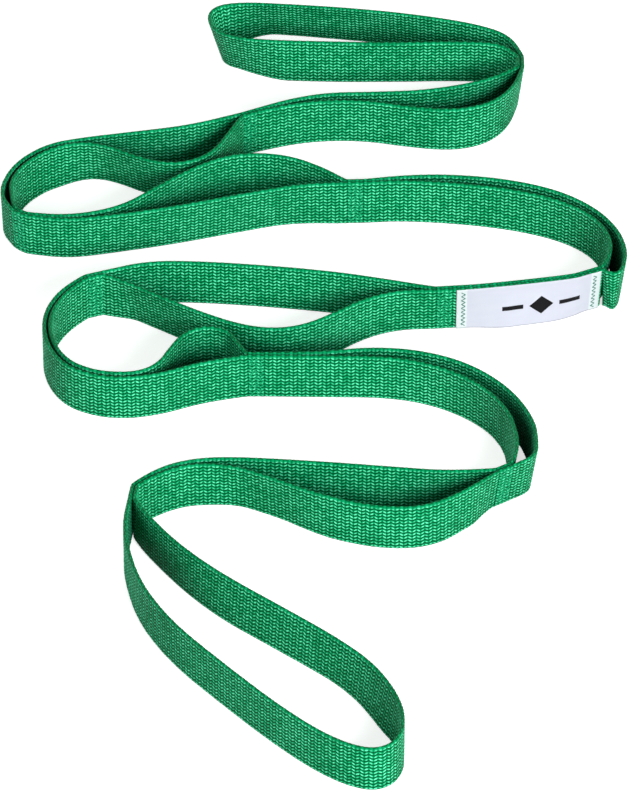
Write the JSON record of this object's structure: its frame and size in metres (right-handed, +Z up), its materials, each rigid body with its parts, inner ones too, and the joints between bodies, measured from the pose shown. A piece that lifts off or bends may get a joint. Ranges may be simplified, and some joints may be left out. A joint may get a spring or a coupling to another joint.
{
  "type": "stretching strap",
  "caption": "Flat woven strap with a row of sewn loops for feet and hands, standing on its edge in a loose zigzag.",
  "frame": {"origin": "centre of the laid strap, on the surface that it stands on", "axes": "+Z up, across the webbing; +Y towards the far end loop; +X to the right"},
  "size_m": [0.294, 0.5354, 0.025],
  "materials": {
    "webbing": "heavy herringbone nylon webbing, slightly glossy yarn",
    "thread": "bonded nylon sewing thread, satin",
    "label": "white woven satin ribbon"
  },
  "bodies": {
    "label_section": {"label_section_front_webbing": "webbing", "label_section_back_webbing": "webbing", "label": "label", "label_stitching": "thread", "seam_05_stitching": "thread", "seam_06_stitching": "thread"},
    "loop_01": {"loop_01_end_webbing": "webbing"},
    "loop_02": {"loop_02_left_webbing": "webbing", "loop_02_right_webbing": "webbing", "seam_01_stitching": "thread"},
    "loop_03": {"loop_03_left_webbing": "webbing", "loop_03_right_webbing": "webbing", "seam_02_stitching": "thread"},
    "loop_04": {"loop_04_left_webbing": "webbing", "loop_04_right_webbing": "webbing", "seam_03_stitching": "thread"},
    "loop_05": {"loop_05_left_webbing": "webbing", "loop_05_right_webbing": "webbing", "seam_04_stitching": "thread"},
    "loop_06": {"loop_06_left_webbing": "webbing", "loop_06_right_webbing": "webbing", "seam_07_stitching": "thread"},
    "loop_07": {"loop_07_left_webbing": "webbing", "loop_07_right_webbing": "webbing", "seam_08_stitching": "thread"},
    "loop_08": {"loop_08_left_webbing": "webbing", "loop_08_right_webbing": "webbing", "seam_09_stitching": "thread"},
    "loop_09": {"loop_09_left_webbing": "webbing", "loop_09_right_webbing": "webbing", "seam_10_stitching": "thread"},
    "loop_10": {"loop_10_end_webbing": "webbing"}
  },
  "joints": [
    {"name": "seam_01_fold", "type": "hinge", "parent": "loop_02", "child": "loop_01", "pos_m": [0.101, 0.222, 0.0125], "axis": [0, 0, -1], "range_deg": [0, 90]},
    {"name": "seam_02_bend", "type": "hinge", "parent": "loop_03", "child": "loop_02", "pos_m": [-0.0295, 0.1815, 0.0125], "axis": [0, 0, 1], "range_deg": [0, 45]},
    {"name": "seam_03_fold", "type": "hinge", "parent": "loop_04", "child": "loop_03", "pos_m": [-0.137, 0.106, 0.0125], "axis": [0, 0, 1], "range_deg": [0, 90]},
    {"name": "seam_04_bend", "type": "hinge", "parent": "loop_05", "child": "loop_04", "pos_m": [0.021, 0.1285, 0.0125], "axis": [0, 0, -1], "range_deg": [0, 25]},
    {"name": "seam_05_fold", "type": "hinge", "parent": "label_section", "child": "loop_05", "pos_m": [0.132, 0.062, 0.0125], "axis": [0, 0, -1], "range_deg": [0, 90]},
    {"name": "seam_06_bend", "type": "hinge", "parent": "label_section", "child": "loop_06", "pos_m": [0.062, 0.0485, 0.0125], "axis": [0, 0, 1], "range_deg": [0, 45]},
    {"name": "seam_07_fold", "type": "hinge", "parent": "loop_06", "child": "loop_07", "pos_m": [-0.1005, 0.0585, 0.0125], "axis": [0, 0, -1], "range_deg": [0, 90]},
    {"name": "seam_08_bend", "type": "hinge", "parent": "loop_07", "child": "loop_08", "pos_m": [-0.025, 0.0005, 0.0125], "axis": [0, 0, -1], "range_deg": [0, 30]},
    {"name": "seam_09_fold", "type": "hinge", "parent": "loop_08", "child": "loop_09", "pos_m": [0.0875, -0.079, 0.0125], "axis": [0, 0, 1], "range_deg": [0, 90]},
    {"name": "seam_10_fold", "type": "hinge", "parent": "loop_09", "child": "loop_10", "pos_m": [-0.0795, -0.0955, 0.0125], "axis": [0, 0, -1], "range_deg": [0, 90]}
  ]
}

.....

--- Problem statement ---
Each line of the material should be duplicated exactly, please.

--- Answer to this problem ---
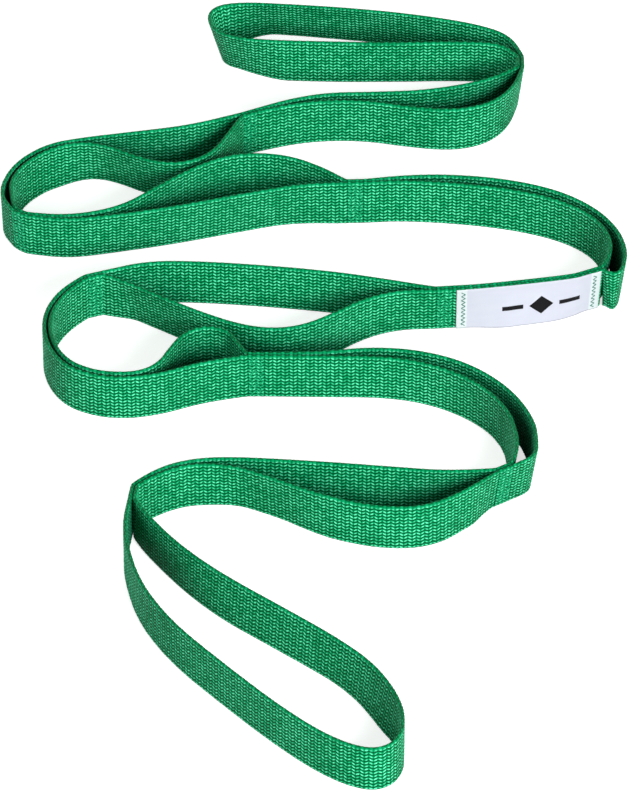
Write the JSON record of this object's structure: its frame and size in metres (right-handed, +Z up), its materials, each rigid body with its parts, inner ones too, and the joints between bodies, measured from the pose shown. A piece that lifts off or bends may get a joint. Ranges may be simplified, and some joints may be left out. A joint may get a spring or a coupling to another joint.
{
  "type": "stretching strap",
  "caption": "Flat woven strap with a row of sewn loops for feet and hands, standing on its edge in a loose zigzag.",
  "frame": {"origin": "centre of the laid strap, on the surface that it stands on", "axes": "+Z up, across the webbing; +Y towards the far end loop; +X to the right"},
  "size_m": [0.294, 0.5354, 0.025],
  "materials": {
    "webbing": "heavy herringbone nylon webbing, slightly glossy yarn",
    "thread": "bonded nylon sewing thread, satin",
    "label": "white woven satin ribbon"
  },
  "bodies": {
    "label_section": {"label_section_front_webbing": "webbing", "label_section_back_webbing": "webbing", "label": "label", "label_stitching": "thread", "seam_05_stitching": "thread", "seam_06_stitching": "thread"},
    "loop_01": {"loop_01_end_webbing": "webbing"},
    "loop_02": {"loop_02_left_webbing": "webbing", "loop_02_right_webbing": "webbing", "seam_01_stitching": "thread"},
    "loop_03": {"loop_03_left_webbing": "webbing", "loop_03_right_webbing": "webbing", "seam_02_stitching": "thread"},
    "loop_04": {"loop_04_left_webbing": "webbing", "loop_04_right_webbing": "webbing", "seam_03_stitching": "thread"},
    "loop_05": {"loop_05_left_webbing": "webbing", "loop_05_right_webbing": "webbing", "seam_04_stitching": "thread"},
    "loop_06": {"loop_06_left_webbing": "webbing", "loop_06_right_webbing": "webbing", "seam_07_stitching": "thread"},
    "loop_07": {"loop_07_left_webbing": "webbing", "loop_07_right_webbing": "webbing", "seam_08_stitching": "thread"},
    "loop_08": {"loop_08_left_webbing": "webbing", "loop_08_right_webbing": "webbing", "seam_09_stitching": "thread"},
    "loop_09": {"loop_09_left_webbing": "webbing", "loop_09_right_webbing": "webbing", "seam_10_stitching": "thread"},
    "loop_10": {"loop_10_end_webbing": "webbing"}
  },
  "joints": [
    {"name": "seam_01_fold", "type": "hinge", "parent": "loop_02", "child": "loop_01", "pos_m": [0.101, 0.222, 0.0125], "axis": [0, 0, -1], "range_deg": [0, 90]},
    {"name": "seam_02_bend", "type": "hinge", "parent": "loop_03", "child": "loop_02", "pos_m": [-0.0295, 0.1815, 0.0125], "axis": [0, 0, 1], "range_deg": [0, 45]},
    {"name": "seam_03_fold", "type": "hinge", "parent": "loop_04", "child": "loop_03", "pos_m": [-0.137, 0.106, 0.0125], "axis": [0, 0, 1], "range_deg": [0, 90]},
    {"name": "seam_04_bend", "type": "hinge", "parent": "loop_05", "child": "loop_04", "pos_m": [0.021, 0.1285, 0.0125], "axis": [0, 0, -1], "range_deg": [0, 25]},
    {"name": "seam_05_fold", "type": "hinge", "parent": "label_section", "child": "loop_05", "pos_m": [0.132, 0.062, 0.0125], "axis": [0, 0, -1], "range_deg": [0, 90]},
    {"name": "seam_06_bend", "type": "hinge", "parent": "label_section", "child": "loop_06", "pos_m": [0.062, 0.0485, 0.0125], "axis": [0, 0, 1], "range_deg": [0, 45]},
    {"name": "seam_07_fold", "type": "hinge", "parent": "loop_06", "child": "loop_07", "pos_m": [-0.1005, 0.0585, 0.0125], "axis": [0, 0, -1], "range_deg": [0, 90]},
    {"name": "seam_08_bend", "type": "hinge", "parent": "loop_07", "child": "loop_08", "pos_m": [-0.025, 0.0005, 0.0125], "axis": [0, 0, -1], "range_deg": [0, 30]},
    {"name": "seam_09_fold", "type": "hinge", "parent": "loop_08", "child": "loop_09", "pos_m": [0.0875, -0.079, 0.0125], "axis": [0, 0, 1], "range_deg": [0, 90]},
    {"name": "seam_10_fold", "type": "hinge", "parent": "loop_09", "child": "loop_10", "pos_m": [-0.0795, -0.0955, 0.0125], "axis": [0, 0, -1], "range_deg": [0, 90]}
  ]
}